== Material ==
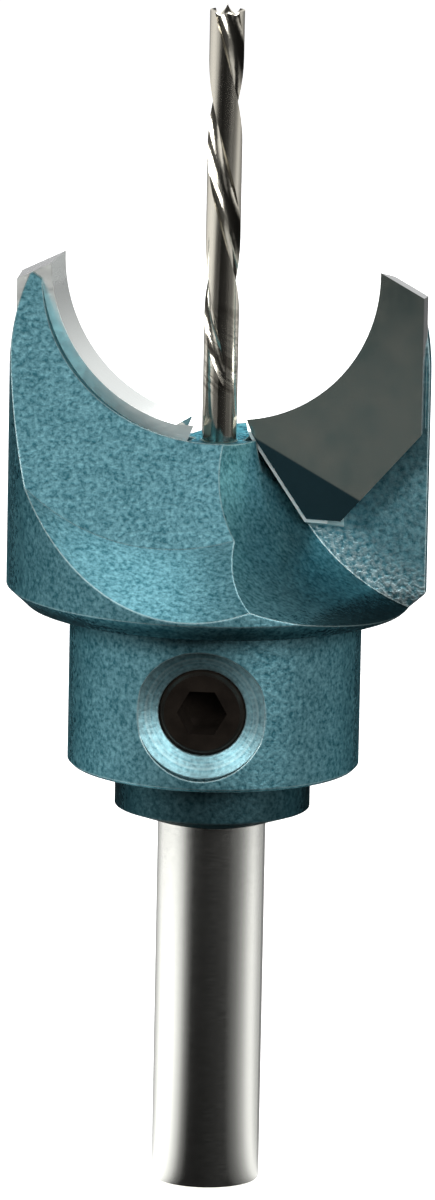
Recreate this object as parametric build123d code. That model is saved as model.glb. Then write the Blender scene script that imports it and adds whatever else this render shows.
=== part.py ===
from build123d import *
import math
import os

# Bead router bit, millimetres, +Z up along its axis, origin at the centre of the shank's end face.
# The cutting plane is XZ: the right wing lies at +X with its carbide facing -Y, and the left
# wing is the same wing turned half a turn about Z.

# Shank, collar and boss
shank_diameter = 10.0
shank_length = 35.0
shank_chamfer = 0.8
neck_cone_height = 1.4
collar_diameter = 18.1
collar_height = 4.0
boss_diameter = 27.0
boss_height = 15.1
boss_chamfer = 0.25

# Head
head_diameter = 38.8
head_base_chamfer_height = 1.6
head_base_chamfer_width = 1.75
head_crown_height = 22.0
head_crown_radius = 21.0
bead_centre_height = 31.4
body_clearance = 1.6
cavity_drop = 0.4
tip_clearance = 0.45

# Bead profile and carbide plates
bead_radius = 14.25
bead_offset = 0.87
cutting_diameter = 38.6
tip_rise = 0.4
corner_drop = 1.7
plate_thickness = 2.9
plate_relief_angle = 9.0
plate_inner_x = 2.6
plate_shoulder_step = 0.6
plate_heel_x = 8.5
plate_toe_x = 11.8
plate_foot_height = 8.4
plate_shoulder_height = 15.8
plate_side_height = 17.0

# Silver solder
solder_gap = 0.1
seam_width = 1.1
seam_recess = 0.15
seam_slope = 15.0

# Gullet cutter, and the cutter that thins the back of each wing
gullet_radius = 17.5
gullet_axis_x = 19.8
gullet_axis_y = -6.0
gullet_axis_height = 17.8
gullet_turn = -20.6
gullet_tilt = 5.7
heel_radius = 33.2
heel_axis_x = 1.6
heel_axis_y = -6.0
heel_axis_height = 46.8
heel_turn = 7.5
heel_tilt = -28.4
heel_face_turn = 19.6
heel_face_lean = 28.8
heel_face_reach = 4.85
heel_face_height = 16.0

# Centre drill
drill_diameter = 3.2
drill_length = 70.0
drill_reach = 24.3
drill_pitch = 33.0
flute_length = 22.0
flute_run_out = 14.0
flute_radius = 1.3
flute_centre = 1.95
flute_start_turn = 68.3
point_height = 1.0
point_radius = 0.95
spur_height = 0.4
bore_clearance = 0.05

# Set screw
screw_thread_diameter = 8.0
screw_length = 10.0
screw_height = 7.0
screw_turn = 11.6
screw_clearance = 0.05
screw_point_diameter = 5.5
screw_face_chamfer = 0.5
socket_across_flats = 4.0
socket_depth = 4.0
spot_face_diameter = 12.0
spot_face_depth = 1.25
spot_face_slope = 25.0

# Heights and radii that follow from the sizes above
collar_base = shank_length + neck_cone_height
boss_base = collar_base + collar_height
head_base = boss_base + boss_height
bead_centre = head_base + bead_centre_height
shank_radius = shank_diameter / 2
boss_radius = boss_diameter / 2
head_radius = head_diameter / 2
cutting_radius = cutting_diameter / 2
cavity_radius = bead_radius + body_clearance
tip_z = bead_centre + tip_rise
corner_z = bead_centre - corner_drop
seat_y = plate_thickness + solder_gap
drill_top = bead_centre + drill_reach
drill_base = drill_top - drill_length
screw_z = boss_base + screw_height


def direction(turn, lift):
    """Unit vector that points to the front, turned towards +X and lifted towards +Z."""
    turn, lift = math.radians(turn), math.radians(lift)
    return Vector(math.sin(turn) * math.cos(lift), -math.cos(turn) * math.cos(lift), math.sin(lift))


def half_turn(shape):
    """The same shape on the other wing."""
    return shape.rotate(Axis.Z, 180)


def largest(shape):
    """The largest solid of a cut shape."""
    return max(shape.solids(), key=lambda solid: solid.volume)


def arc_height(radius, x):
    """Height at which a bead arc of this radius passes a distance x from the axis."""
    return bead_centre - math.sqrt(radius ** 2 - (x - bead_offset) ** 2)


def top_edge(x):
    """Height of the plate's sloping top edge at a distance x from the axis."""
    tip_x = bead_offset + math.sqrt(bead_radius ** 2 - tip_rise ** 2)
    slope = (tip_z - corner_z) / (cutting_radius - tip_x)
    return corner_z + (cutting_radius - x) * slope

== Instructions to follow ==
Exactly as they stand, set down the lines from the top of the data through the line with "bore_clearance = 0.05".

== Output for this task ==
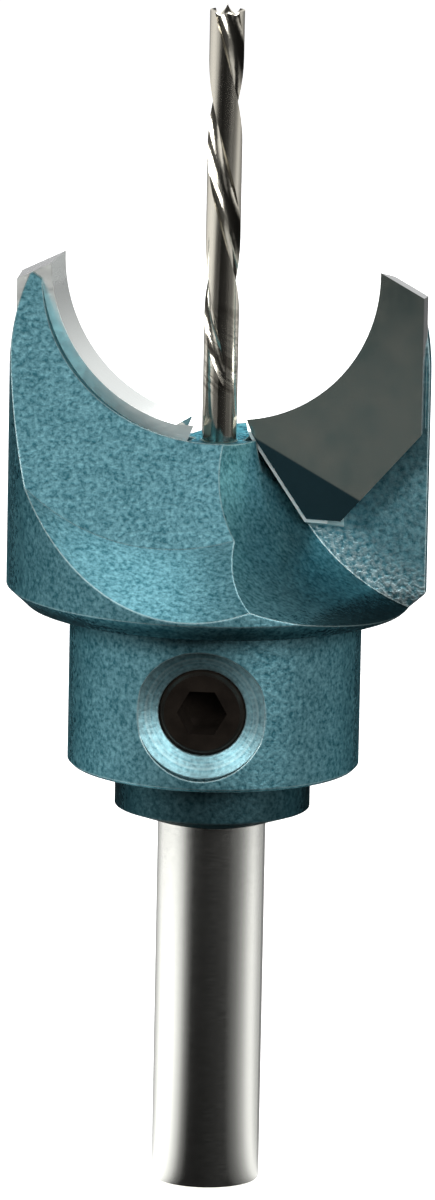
Recreate this object as parametric build123d code. That model is saved as model.glb. Then write the Blender scene script that imports it and adds whatever else this render shows.
=== part.py ===
from build123d import *
import math
import os

# Bead router bit, millimetres, +Z up along its axis, origin at the centre of the shank's end face.
# The cutting plane is XZ: the right wing lies at +X with its carbide facing -Y, and the left
# wing is the same wing turned half a turn about Z.

# Shank, collar and boss
shank_diameter = 10.0
shank_length = 35.0
shank_chamfer = 0.8
neck_cone_height = 1.4
collar_diameter = 18.1
collar_height = 4.0
boss_diameter = 27.0
boss_height = 15.1
boss_chamfer = 0.25

# Head
head_diameter = 38.8
head_base_chamfer_height = 1.6
head_base_chamfer_width = 1.75
head_crown_height = 22.0
head_crown_radius = 21.0
bead_centre_height = 31.4
body_clearance = 1.6
cavity_drop = 0.4
tip_clearance = 0.45

# Bead profile and carbide plates
bead_radius = 14.25
bead_offset = 0.87
cutting_diameter = 38.6
tip_rise = 0.4
corner_drop = 1.7
plate_thickness = 2.9
plate_relief_angle = 9.0
plate_inner_x = 2.6
plate_shoulder_step = 0.6
plate_heel_x = 8.5
plate_toe_x = 11.8
plate_foot_height = 8.4
plate_shoulder_height = 15.8
plate_side_height = 17.0

# Silver solder
solder_gap = 0.1
seam_width = 1.1
seam_recess = 0.15
seam_slope = 15.0

# Gullet cutter, and the cutter that thins the back of each wing
gullet_radius = 17.5
gullet_axis_x = 19.8
gullet_axis_y = -6.0
gullet_axis_height = 17.8
gullet_turn = -20.6
gullet_tilt = 5.7
heel_radius = 33.2
heel_axis_x = 1.6
heel_axis_y = -6.0
heel_axis_height = 46.8
heel_turn = 7.5
heel_tilt = -28.4
heel_face_turn = 19.6
heel_face_lean = 28.8
heel_face_reach = 4.85
heel_face_height = 16.0

# Centre drill
drill_diameter = 3.2
drill_length = 70.0
drill_reach = 24.3
drill_pitch = 33.0
flute_length = 22.0
flute_run_out = 14.0
flute_radius = 1.3
flute_centre = 1.95
flute_start_turn = 68.3
point_height = 1.0
point_radius = 0.95
spur_height = 0.4
bore_clearance = 0.05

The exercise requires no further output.